◆ Rows from an object dataset ◆
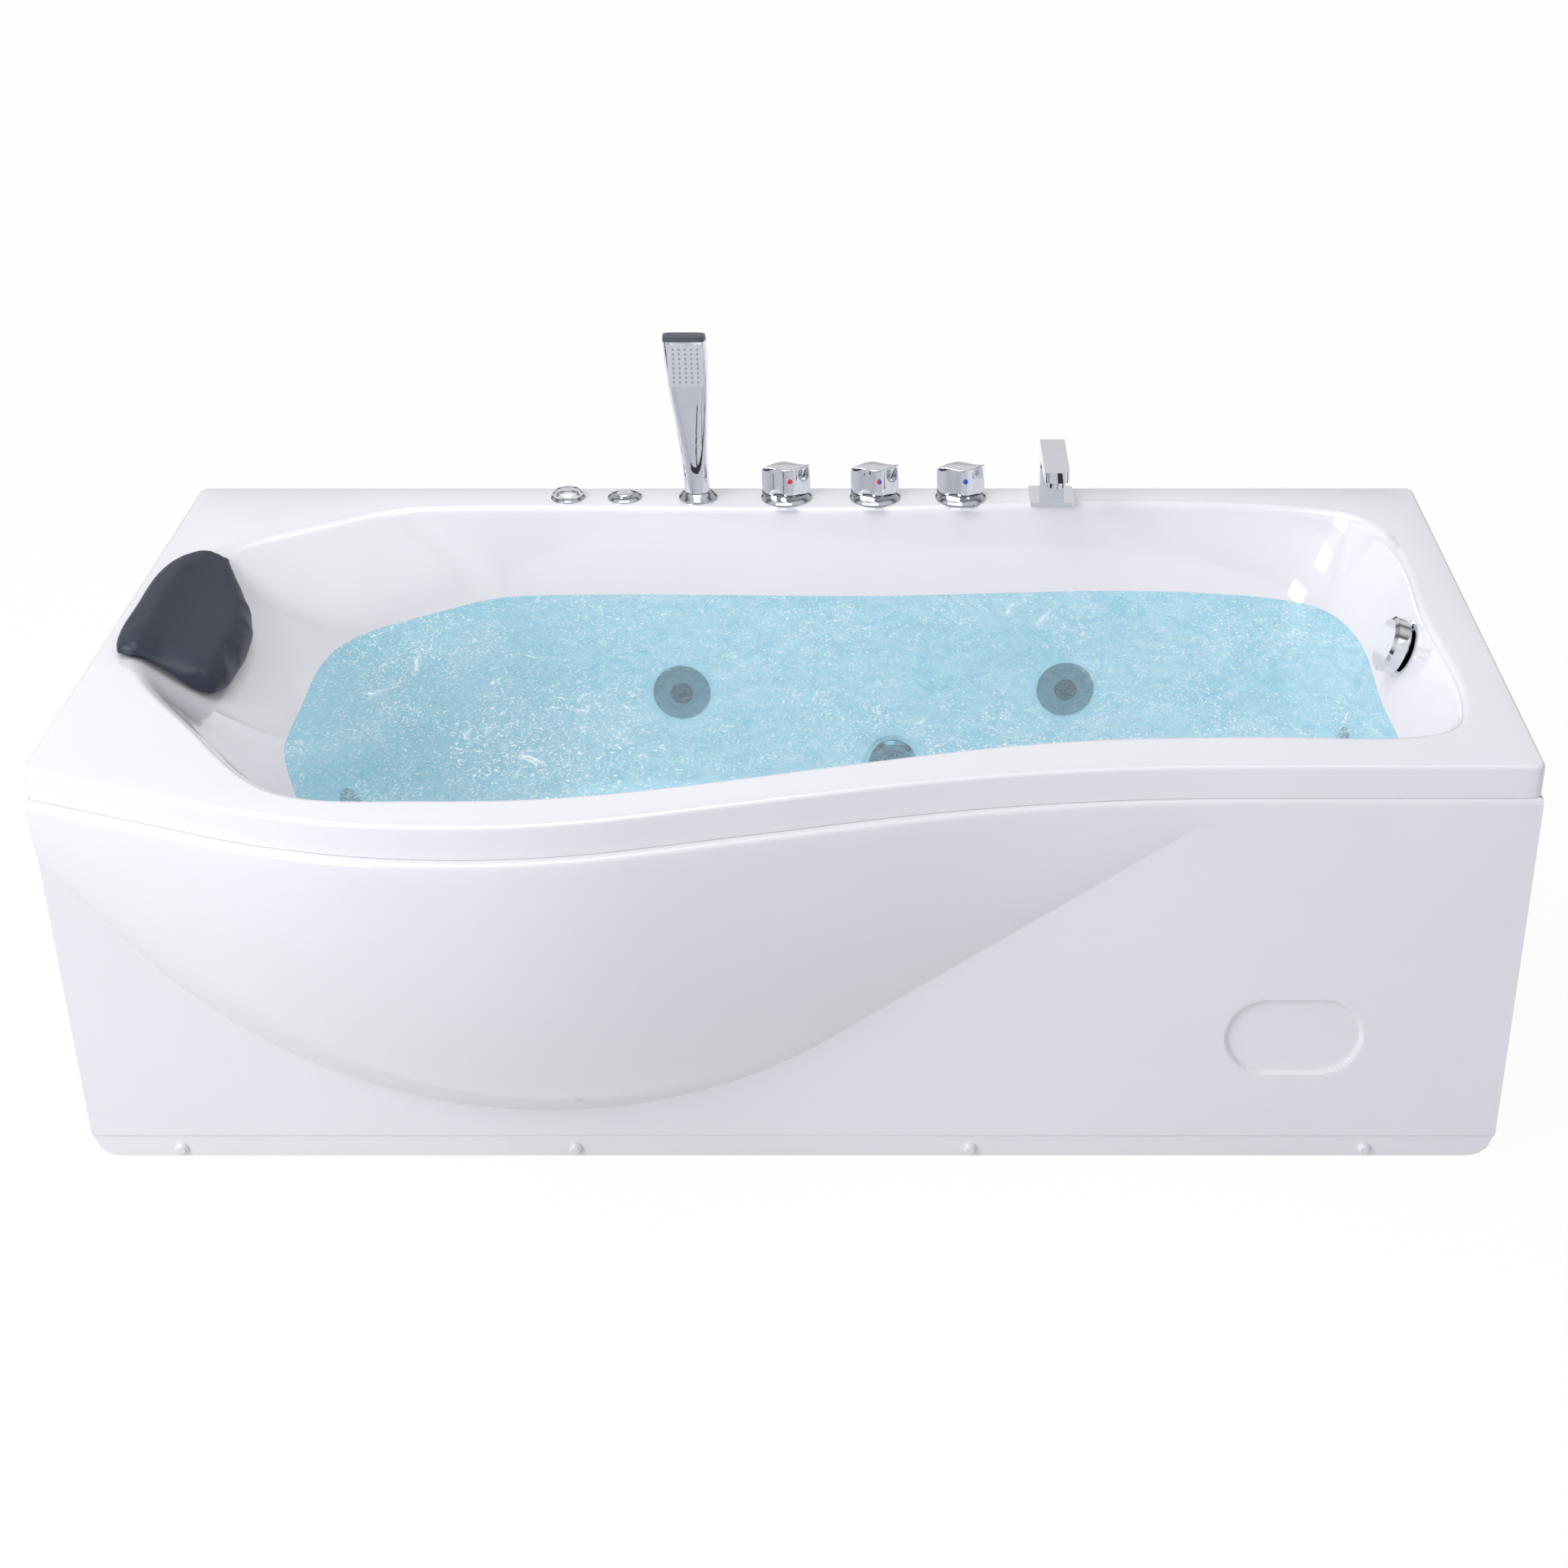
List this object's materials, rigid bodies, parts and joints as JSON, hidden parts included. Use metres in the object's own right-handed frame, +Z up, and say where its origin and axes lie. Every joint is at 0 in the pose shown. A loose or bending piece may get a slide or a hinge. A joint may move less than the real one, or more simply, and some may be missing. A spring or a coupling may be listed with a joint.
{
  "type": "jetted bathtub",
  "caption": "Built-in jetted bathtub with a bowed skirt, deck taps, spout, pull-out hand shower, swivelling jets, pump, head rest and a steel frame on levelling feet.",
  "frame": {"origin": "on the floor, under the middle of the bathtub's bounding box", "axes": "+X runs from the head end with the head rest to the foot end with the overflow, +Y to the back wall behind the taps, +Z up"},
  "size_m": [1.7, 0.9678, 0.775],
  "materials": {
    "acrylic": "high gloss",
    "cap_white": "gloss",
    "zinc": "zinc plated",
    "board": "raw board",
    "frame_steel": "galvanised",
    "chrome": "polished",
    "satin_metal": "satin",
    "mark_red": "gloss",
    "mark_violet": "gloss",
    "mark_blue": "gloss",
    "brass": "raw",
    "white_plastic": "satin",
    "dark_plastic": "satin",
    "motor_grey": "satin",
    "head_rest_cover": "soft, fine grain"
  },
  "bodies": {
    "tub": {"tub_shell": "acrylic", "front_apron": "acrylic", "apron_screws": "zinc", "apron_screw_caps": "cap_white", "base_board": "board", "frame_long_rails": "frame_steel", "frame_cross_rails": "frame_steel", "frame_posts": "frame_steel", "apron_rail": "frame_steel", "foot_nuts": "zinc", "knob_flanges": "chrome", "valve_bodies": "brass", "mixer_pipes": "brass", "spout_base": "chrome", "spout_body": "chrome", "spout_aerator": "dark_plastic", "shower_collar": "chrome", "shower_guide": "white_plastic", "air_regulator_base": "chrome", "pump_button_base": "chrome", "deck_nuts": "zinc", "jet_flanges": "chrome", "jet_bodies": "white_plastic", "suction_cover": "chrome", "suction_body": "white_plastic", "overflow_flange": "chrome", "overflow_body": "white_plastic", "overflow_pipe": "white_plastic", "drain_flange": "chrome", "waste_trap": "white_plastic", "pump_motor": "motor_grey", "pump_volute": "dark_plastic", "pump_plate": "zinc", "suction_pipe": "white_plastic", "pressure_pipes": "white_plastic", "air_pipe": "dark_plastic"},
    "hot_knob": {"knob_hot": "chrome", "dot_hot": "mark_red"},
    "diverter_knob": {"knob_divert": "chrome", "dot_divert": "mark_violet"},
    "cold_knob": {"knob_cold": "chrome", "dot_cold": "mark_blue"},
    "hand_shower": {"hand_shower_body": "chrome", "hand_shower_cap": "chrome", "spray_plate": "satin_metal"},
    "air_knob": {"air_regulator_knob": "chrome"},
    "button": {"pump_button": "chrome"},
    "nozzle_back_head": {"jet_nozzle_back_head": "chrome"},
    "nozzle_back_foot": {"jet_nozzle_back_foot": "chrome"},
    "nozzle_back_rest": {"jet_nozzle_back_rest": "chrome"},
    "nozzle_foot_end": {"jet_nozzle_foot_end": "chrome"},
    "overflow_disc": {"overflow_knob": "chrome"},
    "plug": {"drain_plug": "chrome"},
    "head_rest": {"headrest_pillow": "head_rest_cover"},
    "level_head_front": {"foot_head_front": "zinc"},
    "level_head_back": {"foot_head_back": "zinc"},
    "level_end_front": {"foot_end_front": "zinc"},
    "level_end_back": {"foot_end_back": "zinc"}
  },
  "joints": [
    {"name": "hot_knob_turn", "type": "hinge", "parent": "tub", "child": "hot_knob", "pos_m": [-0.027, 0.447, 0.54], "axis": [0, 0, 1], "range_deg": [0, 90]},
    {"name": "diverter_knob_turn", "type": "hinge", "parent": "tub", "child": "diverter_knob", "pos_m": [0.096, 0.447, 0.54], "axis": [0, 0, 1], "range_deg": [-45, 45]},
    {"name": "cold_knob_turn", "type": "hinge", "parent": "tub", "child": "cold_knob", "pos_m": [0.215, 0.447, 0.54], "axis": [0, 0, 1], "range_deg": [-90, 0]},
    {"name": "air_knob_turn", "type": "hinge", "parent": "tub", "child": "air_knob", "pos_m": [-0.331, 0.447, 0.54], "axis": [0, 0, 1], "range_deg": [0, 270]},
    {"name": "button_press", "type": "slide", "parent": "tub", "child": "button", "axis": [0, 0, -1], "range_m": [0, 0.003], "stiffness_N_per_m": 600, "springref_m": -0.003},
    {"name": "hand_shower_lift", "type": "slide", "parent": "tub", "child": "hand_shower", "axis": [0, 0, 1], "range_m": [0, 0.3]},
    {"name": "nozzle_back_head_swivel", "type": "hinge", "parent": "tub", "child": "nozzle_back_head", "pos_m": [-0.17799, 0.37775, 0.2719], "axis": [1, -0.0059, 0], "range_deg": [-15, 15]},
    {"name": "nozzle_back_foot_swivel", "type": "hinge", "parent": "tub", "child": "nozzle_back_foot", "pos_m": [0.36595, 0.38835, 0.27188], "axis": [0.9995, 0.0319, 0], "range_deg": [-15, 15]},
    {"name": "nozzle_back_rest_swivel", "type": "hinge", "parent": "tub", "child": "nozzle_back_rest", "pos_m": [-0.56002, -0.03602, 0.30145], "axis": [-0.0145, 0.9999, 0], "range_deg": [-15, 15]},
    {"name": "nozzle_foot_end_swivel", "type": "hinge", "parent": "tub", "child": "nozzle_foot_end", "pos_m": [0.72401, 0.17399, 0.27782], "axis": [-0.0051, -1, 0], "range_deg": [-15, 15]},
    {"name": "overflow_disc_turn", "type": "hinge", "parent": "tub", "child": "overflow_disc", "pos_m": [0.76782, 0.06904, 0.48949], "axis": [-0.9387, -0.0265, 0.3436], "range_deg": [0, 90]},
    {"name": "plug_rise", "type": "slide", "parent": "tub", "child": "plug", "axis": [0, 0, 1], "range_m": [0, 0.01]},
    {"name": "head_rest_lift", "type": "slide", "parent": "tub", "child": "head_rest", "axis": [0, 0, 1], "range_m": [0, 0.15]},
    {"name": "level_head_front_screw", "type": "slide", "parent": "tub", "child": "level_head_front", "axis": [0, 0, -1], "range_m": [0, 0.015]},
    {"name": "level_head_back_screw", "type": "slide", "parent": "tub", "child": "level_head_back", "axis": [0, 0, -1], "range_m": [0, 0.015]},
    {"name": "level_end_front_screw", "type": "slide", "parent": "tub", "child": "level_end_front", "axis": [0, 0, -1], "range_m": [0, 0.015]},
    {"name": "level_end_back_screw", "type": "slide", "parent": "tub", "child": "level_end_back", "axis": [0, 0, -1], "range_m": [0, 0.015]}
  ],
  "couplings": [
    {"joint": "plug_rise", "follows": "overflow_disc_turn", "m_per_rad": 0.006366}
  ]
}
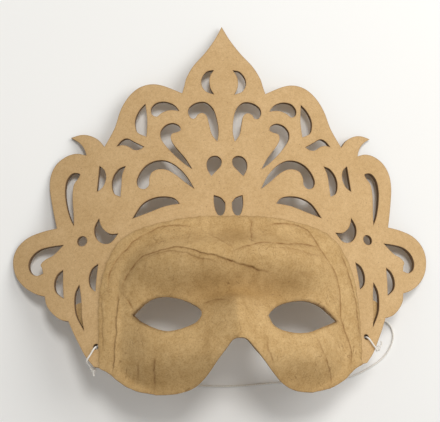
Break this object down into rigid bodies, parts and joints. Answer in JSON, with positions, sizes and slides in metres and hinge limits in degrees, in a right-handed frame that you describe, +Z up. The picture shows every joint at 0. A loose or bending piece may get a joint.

◆ EXERCISE PROMPT ◆
Out of the records, collect only those lines that contain the string "right".

◆ THE REPLY ◆
List this object's materials, rigid bodies, parts and joints as JSON, hidden parts included. Use metres in the object's own right-handed frame, +Z up, and say where its origin and axes lie. Every joint is at 0 in the pose shown. A loose or bending piece may get a slide or a hinge. A joint may move less than the real one, or more simply, and some may be missing. A spring or a coupling may be listed with a joint.
Break this object down into rigid bodies, parts and joints. Answer in JSON, with positions, sizes and slides in metres and hinge limits in degrees, in a right-handed frame that you describe, +Z up. The picture shows every joint at 0. A loose or bending piece may get a joint.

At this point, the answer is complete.